Inside the Saxonia Outsize Date is the self-winding calibre L086.8 characterised by a large central rotor with a ball bearing and a platinum centrifugal mass. Delivering a power reserve of 72 hours via one mainspring barrel, this is a weekday warrior you take off on Friday night and put straight back on Monday morning. The base is the same as the movement of the Saxonia Moonphase, minus the astronomical complication. Price is EUR 25,000 including VAT.

Saxonia Moonphase VS. Saxonia Outsize Date… The Choice

The narcissist in me immediately gravitates to the Saxonia Moonphase in rose gold. This is by no means a “showy” watch compared to similar models on the market but there’s just something about that moonphase display that gets me every time. The realist in me though says that the Saxonia Outsize Date is the wiser choice. It’s just that bit smaller for everyday wear, and markedly less ostentatious. If you can call a Lange timepiece ostentatious.

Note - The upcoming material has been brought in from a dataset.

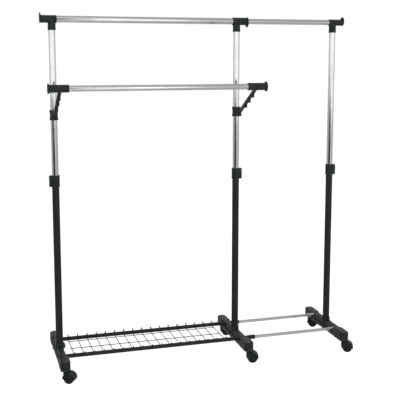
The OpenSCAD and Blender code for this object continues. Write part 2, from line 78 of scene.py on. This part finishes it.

Plus, white gold is more in keeping with the minimalist aesthetic of the collection and wears well with just about everything. Not to mention the fact that it still has plenty of character in its own right.

A. Lange & Söhne Saxonia Moonphase versus Outsize Date

I think the price difference here is to put into perspective… Customers and watch enthusiasts who are able to spend EUR 25,000 on a timepiece are most certainly not in the need, and the extra 5K required for the Moonphase version won’t be a real issue. Now, you can wonder if that difference is justified for just an additional moon indication (I leave the answer to you) but all in all, the choice will mostly go down to aesthetics.

How about you? Do you agree with my assessment or would choose differently? Let me hear your thoughts in the comments below.

5 responses

  1. That is a very beautiful moonphase, but I’d go for the Outsize Date in pink gold.

  2. I can’t tell what Tom’s choice is!! Mine is the Gold Moonphase, though if a white gold moonphase was a choice, that would be it.

  3. The new automatic movement is a major downgrade from the glorious SAX-O-MAT. It does not have the charm of the 3/4 rotor; nor does it have zero reset. Better to get a used Lagematik.